- **Set problem**:
Please restate the following records word for word.

+++

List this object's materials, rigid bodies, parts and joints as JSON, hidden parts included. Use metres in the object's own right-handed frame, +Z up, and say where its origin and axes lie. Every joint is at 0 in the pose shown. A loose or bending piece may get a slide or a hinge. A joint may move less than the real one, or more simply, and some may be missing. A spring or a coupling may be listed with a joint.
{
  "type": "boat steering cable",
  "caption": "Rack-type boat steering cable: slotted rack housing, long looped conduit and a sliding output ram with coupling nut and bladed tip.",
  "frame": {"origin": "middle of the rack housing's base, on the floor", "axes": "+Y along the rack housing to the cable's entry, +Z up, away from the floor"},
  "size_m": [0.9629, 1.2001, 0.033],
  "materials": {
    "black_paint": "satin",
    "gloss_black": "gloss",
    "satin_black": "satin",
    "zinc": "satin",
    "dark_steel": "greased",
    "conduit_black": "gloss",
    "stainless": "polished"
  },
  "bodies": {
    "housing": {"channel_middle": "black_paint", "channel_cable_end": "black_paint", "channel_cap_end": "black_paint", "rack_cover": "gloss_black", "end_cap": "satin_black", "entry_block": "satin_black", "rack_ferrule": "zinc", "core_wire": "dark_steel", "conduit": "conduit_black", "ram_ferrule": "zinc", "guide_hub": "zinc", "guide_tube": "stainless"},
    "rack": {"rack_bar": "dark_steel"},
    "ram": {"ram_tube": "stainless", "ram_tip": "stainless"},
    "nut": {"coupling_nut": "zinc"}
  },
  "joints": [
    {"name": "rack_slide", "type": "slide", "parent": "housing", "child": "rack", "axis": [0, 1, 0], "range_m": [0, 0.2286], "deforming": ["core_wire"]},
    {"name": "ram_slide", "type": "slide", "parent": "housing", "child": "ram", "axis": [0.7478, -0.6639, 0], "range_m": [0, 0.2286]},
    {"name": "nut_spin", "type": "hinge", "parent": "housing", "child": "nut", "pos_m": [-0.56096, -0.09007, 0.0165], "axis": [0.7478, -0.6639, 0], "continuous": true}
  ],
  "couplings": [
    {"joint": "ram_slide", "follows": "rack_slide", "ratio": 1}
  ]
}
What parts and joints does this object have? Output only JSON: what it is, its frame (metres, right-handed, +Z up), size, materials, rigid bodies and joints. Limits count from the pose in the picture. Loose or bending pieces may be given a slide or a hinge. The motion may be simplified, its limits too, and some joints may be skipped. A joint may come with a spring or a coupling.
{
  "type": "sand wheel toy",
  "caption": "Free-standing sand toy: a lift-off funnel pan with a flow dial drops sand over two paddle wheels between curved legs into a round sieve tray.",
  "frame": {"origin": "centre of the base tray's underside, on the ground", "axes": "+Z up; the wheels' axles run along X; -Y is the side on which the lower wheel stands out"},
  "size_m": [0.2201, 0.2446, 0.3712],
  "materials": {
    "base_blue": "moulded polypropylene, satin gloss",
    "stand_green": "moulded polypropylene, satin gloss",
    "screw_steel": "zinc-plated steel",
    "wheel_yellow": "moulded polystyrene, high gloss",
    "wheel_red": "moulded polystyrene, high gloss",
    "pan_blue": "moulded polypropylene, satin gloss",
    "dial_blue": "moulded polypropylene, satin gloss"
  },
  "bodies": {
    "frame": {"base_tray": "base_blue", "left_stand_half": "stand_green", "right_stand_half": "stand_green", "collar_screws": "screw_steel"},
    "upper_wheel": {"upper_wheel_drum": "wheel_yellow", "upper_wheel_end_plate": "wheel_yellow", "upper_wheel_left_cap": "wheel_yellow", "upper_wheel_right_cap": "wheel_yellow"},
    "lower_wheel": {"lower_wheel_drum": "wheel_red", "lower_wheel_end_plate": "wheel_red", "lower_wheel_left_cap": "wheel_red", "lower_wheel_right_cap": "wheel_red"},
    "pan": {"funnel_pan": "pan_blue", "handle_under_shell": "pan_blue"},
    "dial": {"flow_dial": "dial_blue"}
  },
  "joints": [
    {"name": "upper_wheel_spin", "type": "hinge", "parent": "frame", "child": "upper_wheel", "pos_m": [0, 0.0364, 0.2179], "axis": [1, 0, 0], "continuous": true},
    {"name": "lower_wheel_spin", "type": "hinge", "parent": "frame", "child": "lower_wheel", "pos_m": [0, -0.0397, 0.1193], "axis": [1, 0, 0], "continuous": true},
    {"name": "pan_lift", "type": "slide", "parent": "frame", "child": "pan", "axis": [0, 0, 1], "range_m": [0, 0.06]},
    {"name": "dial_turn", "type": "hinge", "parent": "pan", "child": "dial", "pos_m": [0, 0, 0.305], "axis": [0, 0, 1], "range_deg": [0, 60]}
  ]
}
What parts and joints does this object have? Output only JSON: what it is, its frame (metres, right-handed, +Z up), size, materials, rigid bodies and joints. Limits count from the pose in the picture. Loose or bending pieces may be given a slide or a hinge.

+++

- **Complete response**:
List this object's materials, rigid bodies, parts and joints as JSON, hidden parts included. Use metres in the object's own right-handed frame, +Z up, and say where its origin and axes lie. Every joint is at 0 in the pose shown. A loose or bending piece may get a slide or a hinge. A joint may move less than the real one, or more simply, and some may be missing. A spring or a coupling may be listed with a joint.
{
  "type": "boat steering cable",
  "caption": "Rack-type boat steering cable: slotted rack housing, long looped conduit and a sliding output ram with coupling nut and bladed tip.",
  "frame": {"origin": "middle of the rack housing's base, on the floor", "axes": "+Y along the rack housing to the cable's entry, +Z up, away from the floor"},
  "size_m": [0.9629, 1.2001, 0.033],
  "materials": {
    "black_paint": "satin",
    "gloss_black": "gloss",
    "satin_black": "satin",
    "zinc": "satin",
    "dark_steel": "greased",
    "conduit_black": "gloss",
    "stainless": "polished"
  },
  "bodies": {
    "housing": {"channel_middle": "black_paint", "channel_cable_end": "black_paint", "channel_cap_end": "black_paint", "rack_cover": "gloss_black", "end_cap": "satin_black", "entry_block": "satin_black", "rack_ferrule": "zinc", "core_wire": "dark_steel", "conduit": "conduit_black", "ram_ferrule": "zinc", "guide_hub": "zinc", "guide_tube": "stainless"},
    "rack": {"rack_bar": "dark_steel"},
    "ram": {"ram_tube": "stainless", "ram_tip": "stainless"},
    "nut": {"coupling_nut": "zinc"}
  },
  "joints": [
    {"name": "rack_slide", "type": "slide", "parent": "housing", "child": "rack", "axis": [0, 1, 0], "range_m": [0, 0.2286], "deforming": ["core_wire"]},
    {"name": "ram_slide", "type": "slide", "parent": "housing", "child": "ram", "axis": [0.7478, -0.6639, 0], "range_m": [0, 0.2286]},
    {"name": "nut_spin", "type": "hinge", "parent": "housing", "child": "nut", "pos_m": [-0.56096, -0.09007, 0.0165], "axis": [0.7478, -0.6639, 0], "continuous": true}
  ],
  "couplings": [
    {"joint": "ram_slide", "follows": "rack_slide", "ratio": 1}
  ]
}
What parts and joints does this object have? Output only JSON: what it is, its frame (metres, right-handed, +Z up), size, materials, rigid bodies and joints. Limits count from the pose in the picture. Loose or bending pieces may be given a slide or a hinge. The motion may be simplified, its limits too, and some joints may be skipped. A joint may come with a spring or a coupling.
{
  "type": "sand wheel toy",
  "caption": "Free-standing sand toy: a lift-off funnel pan with a flow dial drops sand over two paddle wheels between curved legs into a round sieve tray.",
  "frame": {"origin": "centre of the base tray's underside, on the ground", "axes": "+Z up; the wheels' axles run along X; -Y is the side on which the lower wheel stands out"},
  "size_m": [0.2201, 0.2446, 0.3712],
  "materials": {
    "base_blue": "moulded polypropylene, satin gloss",
    "stand_green": "moulded polypropylene, satin gloss",
    "screw_steel": "zinc-plated steel",
    "wheel_yellow": "moulded polystyrene, high gloss",
    "wheel_red": "moulded polystyrene, high gloss",
    "pan_blue": "moulded polypropylene, satin gloss",
    "dial_blue": "moulded polypropylene, satin gloss"
  },
  "bodies": {
    "frame": {"base_tray": "base_blue", "left_stand_half": "stand_green", "right_stand_half": "stand_green", "collar_screws": "screw_steel"},
    "upper_wheel": {"upper_wheel_drum": "wheel_yellow", "upper_wheel_end_plate": "wheel_yellow", "upper_wheel_left_cap": "wheel_yellow", "upper_wheel_right_cap": "wheel_yellow"},
    "lower_wheel": {"lower_wheel_drum": "wheel_red", "lower_wheel_end_plate": "wheel_red", "lower_wheel_left_cap": "wheel_red", "lower_wheel_right_cap": "wheel_red"},
    "pan": {"funnel_pan": "pan_blue", "handle_under_shell": "pan_blue"},
    "dial": {"flow_dial": "dial_blue"}
  },
  "joints": [
    {"name": "upper_wheel_spin", "type": "hinge", "parent": "frame", "child": "upper_wheel", "pos_m": [0, 0.0364, 0.2179], "axis": [1, 0, 0], "continuous": true},
    {"name": "lower_wheel_spin", "type": "hinge", "parent": "frame", "child": "lower_wheel", "pos_m": [0, -0.0397, 0.1193], "axis": [1, 0, 0], "continuous": true},
    {"name": "pan_lift", "type": "slide", "parent": "frame", "child": "pan", "axis": [0, 0, 1], "range_m": [0, 0.06]},
    {"name": "dial_turn", "type": "hinge", "parent": "pan", "child": "dial", "pos_m": [0, 0, 0.305], "axis": [0, 0, 1], "range_deg": [0, 60]}
  ]
}
What parts and joints does this object have? Output only JSON: what it is, its frame (metres, right-handed, +Z up), size, materials, rigid bodies and joints. Limits count from the pose in the picture. Loose or bending pieces may be given a slide or a hinge.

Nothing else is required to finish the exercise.